The big difference with the White House though is its secrecy. “Few outside the government really know the full extent of the ‘information systems’ inside,” says Corey Nachreiner, CTO at WatchGuard. However, even without knowing this “it’s safe to say the White House has classified systems and unclassified systems”.
“If the bad guys are looking to get close to classified White House information without actually being inside the White House, they must accomplish the very difficult feat of ‘jumping the air gap’,” explains former FBI Cyber Special Agent, Andre McGregor, now a Director at Tanium.
“[This] is the completely separated barrier separating internet-facing unclassified computers from non-internet classified networks. This feat requires intimate knowledge of personnel and systems along with high technical abilities across multiple platforms and data structures.”
But how would this work in practice?
Nachreiner believes that a hack of the White House would most likely involve three things. He lists the first of these as targeted spear phishing attacks, as “humans are the weakest link in the attack chain”. He explains this would require significant reconnaissance of the target and a good understanding of their links to other members of the organisation. “Often, the attacker may not be able to initially trick the real victim, so they need to target others who may have connection to the target.”
The second, Nachreiner specifies, is a chain-of-trust attack which involves infiltrating a third party organisation that has some sort of business or operational tie to the victim. “For instance, an attacker might first send spear-phishing emails to a member of some other government agency to infect that contact’s computer,” he says. “Then they’ll use that government user's official access to communicate with a victim at the White House.”
The third he describes as: “lateral movement”. As he puts it: “Even if a White House staffer device is infected, the White House probably has very strong segmentation between devices going in and out of the building, internal devices on the unclassified network, and internal devices that are on classified networks.
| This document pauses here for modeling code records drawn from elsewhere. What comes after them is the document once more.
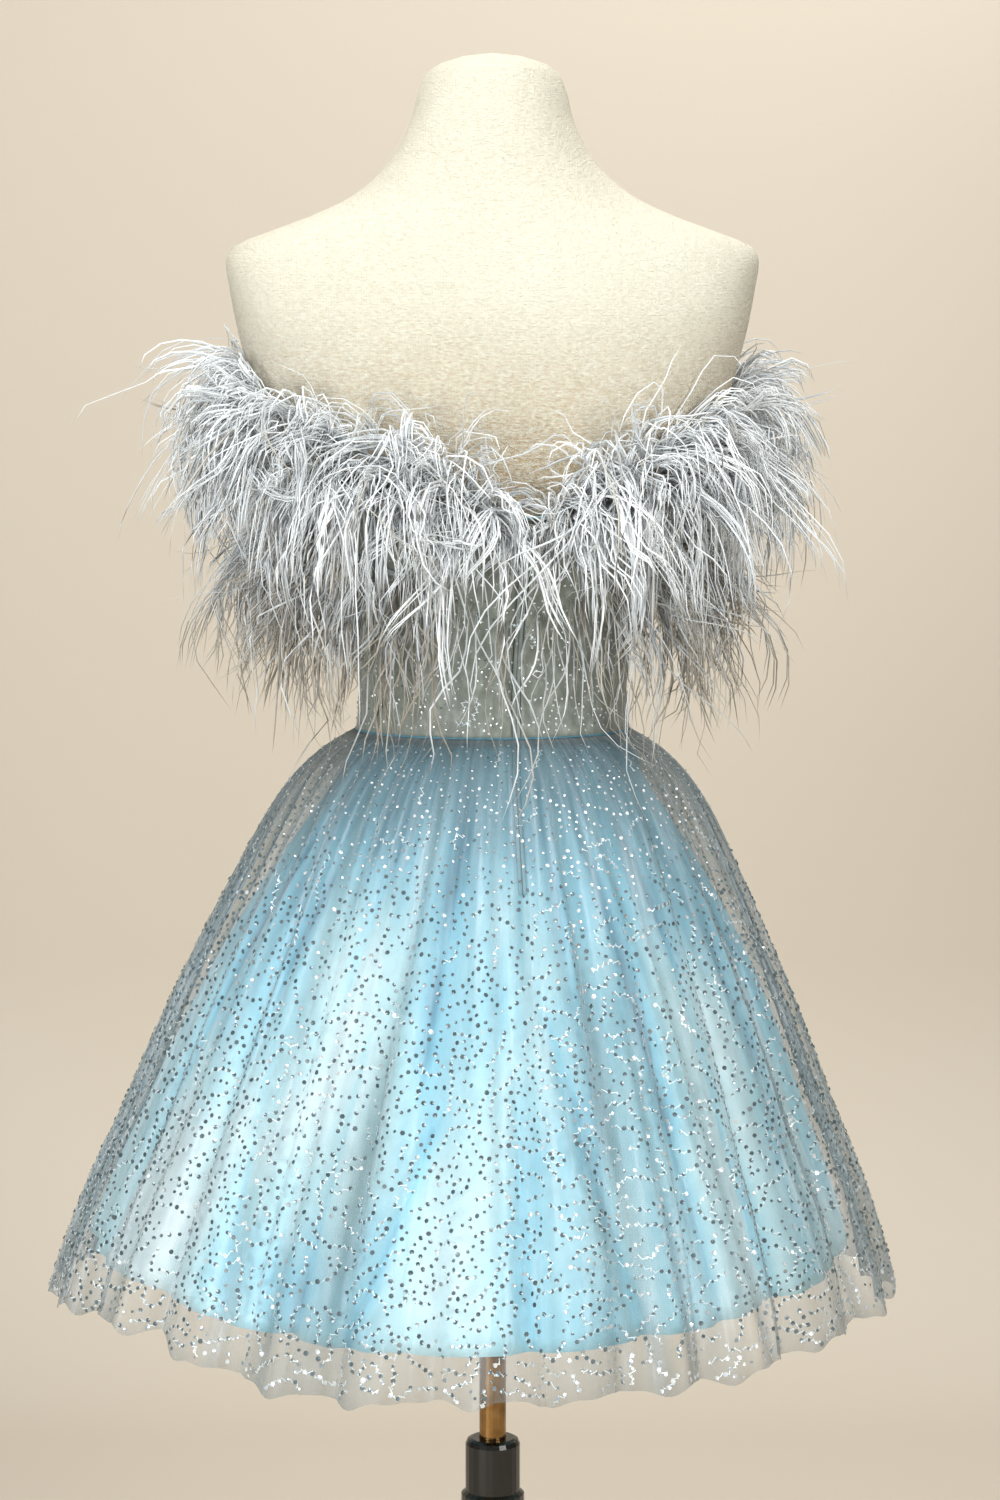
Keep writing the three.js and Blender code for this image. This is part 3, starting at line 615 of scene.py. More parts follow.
netLook = {
    "colours": [(0.0, (0.13, 0.18, 0.19)), (0.6, (0.30, 0.36, 0.39)), (1.0, (0.62, 0.68, 0.72))],
    "mesh": 2100,  # threads, in half waves to the metre
    "streak": (90, 7, 1),
    # painted shade: the net's colour turns darker where it is gathered, most near the waist in the shade
    # under the feathers
    "waistShade": -0.4,  # darker where the net is gathered
    "cover": 0.015,
    "waistCover": 0.29,  # added where it is gathered
    "threads": 0.07,
    "wisps": 0.06,
    "edgeCover": 0.42,  # added where it is seen edge on, one thread behind another
    "edgePower": 2.2,
}


def makeNet():
    material, tree, shader = newMaterial("sequinNet", 0.6, Sheen_Weight=0.15)
    cloth = clothPlace(tree)
    streak = placed(tree, slubStreaks, Place=cloth, Stretch=netLook["streak"], Detail=4)
    weave = placed(tree, plainWeave, Place=cloth, Threads=netLook["mesh"])
    gathered = perPoint(tree, "gathered")
    shade = maths(tree, "MULTIPLY_ADD", gathered, netLook["waistShade"], streak["Mask"], clamp=True)
    feed(tree, shader["Base Color"], ramp(tree, netLook["colours"], shade))
    cover = netLook["cover"]
    for share, mask in {
        "waistCover": gathered,
        "threads": weave["Height"],
        "wisps": streak["Mask"],
        "edgeCover": maths(tree, "POWER", turnedEdge(tree, 0.5), netLook["edgePower"]),
    }.items():
        cover = maths(tree, "MULTIPLY_ADD", mask, netLook[share], cover, clamp=True)
    feed(tree, shader["Alpha"], cover)
    return material


bodiceLook = {
    "colours": [(0.0, (0.15, 0.17, 0.145)), (0.5, (0.19, 0.21, 0.18)), (1.0, (0.27, 0.295, 0.26))],
    "streak": (110, 80, 1),
    "weave": 2100,
    "weaveRelief": 0.5,
    "roughness": 0.5,
}


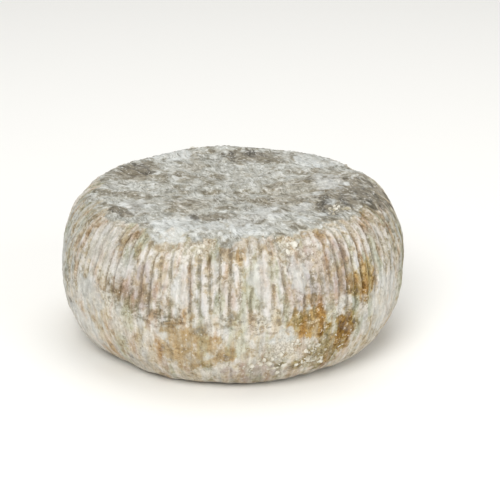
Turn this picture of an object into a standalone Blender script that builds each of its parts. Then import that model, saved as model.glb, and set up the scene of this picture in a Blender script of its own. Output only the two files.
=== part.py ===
# A whole wheel of aged cheese with a ribbed rind, as one solid.
# Metres, +Z up. It stands on its flat base, with the origin at the middle of that base.

import math

import bmesh
import bpy

# Driving dimensions of the wheel
BELLY_RADIUS = 0.105  # widest, over the rib crests
BELLY_HEIGHT = 0.0455  # height of the widest line
HEIGHT = 0.092
BASE_RADIUS = 0.0775  # flat face that it rests on
TOP_RADIUS = 0.0755  # flat upper face
BASE_ROUNDNESS = 2.0  # superellipse power from the base to the belly: 2 is a plain ellipse
TOP_ROUNDNESS = 2.25  # and from the belly to the upper face
RINGS = 6  # steps of the outline on each side of the belly

# The drainage basket's slats leave one rib each
RIB_COUNT = 108
RIB_DEPTH = 0.0009  # crest to groove, where the ribs are deepest
RIB_FADE_LOW = 0.006  # the ribs start here
RIB_FULL_LOW = 0.044
RIB_FULL_HIGH = 0.080
RIB_FADE_HIGH = 0.0915  # and end just under the upper face

RIND_COLOUR = (0.50, 0.46, 0.38, 1.0)
RIND_ROUGHNESS = 0.85


def side_outline():
    """Points (radius, height) from the rim of the base, round the belly, to the rim of the upper face."""
    below, above = [], []
    for step in range(RINGS + 1):
        angle = math.pi / 2 * step / RINGS
        along, across = math.sin(angle), math.cos(angle)
        below.append((
            BASE_RADIUS + (BELLY_RADIUS - BASE_RADIUS) * along ** (2 / BASE_ROUNDNESS),
            BELLY_HEIGHT * (1 - across ** (2 / BASE_ROUNDNESS)),
        ))
        above.append((
            TOP_RADIUS + (BELLY_RADIUS - TOP_RADIUS) * across ** (2 / TOP_ROUNDNESS),
            BELLY_HEIGHT + (HEIGHT - BELLY_HEIGHT) * along ** (2 / TOP_ROUNDNESS),
        ))
    return below + above[1:]


def smooth_step(value, start, end):
    share = min(1.0, max(0.0, (value - start) / (end - start)))
    return share * share * (3 - 2 * share)


def rib_strength(height):
    """0 where the rind is smooth, 1 where the ribs are deepest."""
    rise = smooth_step(height, RIB_FADE_LOW, RIB_FULL_LOW)
    fall = smooth_step(height, RIB_FULL_HIGH, RIB_FADE_HIGH)
    return rise * (1 - fall)


def turn_outline(mesh):
    """Spins the outline once round the vertical axis, two steps to a rib, and closes both faces."""
    points = [mesh.verts.new((radius, 0.0, height)) for radius, height in side_outline()]
    edges = [mesh.edges.new(pair) for pair in zip(points, points[1:])]
    bmesh.ops.spin(
        mesh, geom=points + edges, axis=(0, 0, 1), cent=(0, 0, 0), angle=2 * math.pi,
        steps=2 * RIB_COUNT, use_merge=True,
    )
    open_edges = [edge for edge in mesh.edges if edge.is_boundary]
    bmesh.ops.holes_fill(mesh, edges=open_edges, sides=2 * RIB_COUNT)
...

The attacker would then need to leverage the staffer’s devices to start enumerating internal networks, in order to find way they may be able to pivot their attack to their real target or devices.”
Cyber expert Cameron Brown adds: “The cyberattack surface for White House personnel extends beyond the hallowed grounds in Washington DC due to extensive travel itineraries associated with diplomatic affairs in foreign countries. Adversaries are known to target networks within hotels and venues frequented by key political figures.”
Wilson believes that logistics aside, the real question we should be asking is what will happen when an attack occurs, and what will the perpetrators be after?
“The greatest threat is that any attack won’t be noticed until it’s too late,” he says. “Only luck prevented the gunpowder plot, and modern organisations need to rely on more than that. The time to detect an attack can stretch to over 200 days, which is plenty of time for perpetrators to get away with anything.”
“For well-resourced groups seeking to target institutions like the White House, a little patience, persistence and insider collusion may yield something,” suggests Brown. The question, he feels, is whether there is anything of value to access?
To my mind, it seems very likely there is. This is simply because if you’re a government in charge of a large diverse population there are bound to be a lot of things you don’t want people to know. This is not necessarily nefarious. It is simply a reflection of the fact the many small things – in the grand scheme of things – can easily become very politically sensitive in the hands of everyone.
Memset’s Security Manager, Thomas Owen concludes with an interesting point: “Malicious actors should take heart. There’s no reason, with a bit of luck, the right level of skill and consistent care when hiding their identity and covering their tracks, for the individual or group hacking the White House to ever be held to account.”
“Should the attackers be consistently stealthy, innovative and perhaps sprinkle a few indicators of compromise implicating a juicy state-level aggressor there’s every chance that realpolitik will let them get off – publicly, at least – scot-free.”
Maybe, after all, the cybercriminals of today would get a far better deal than Guy Fawkes then? Or perhaps if the right person gets caught, they too will be ritually vilified for eternity. I guess we’ll only know if it happens.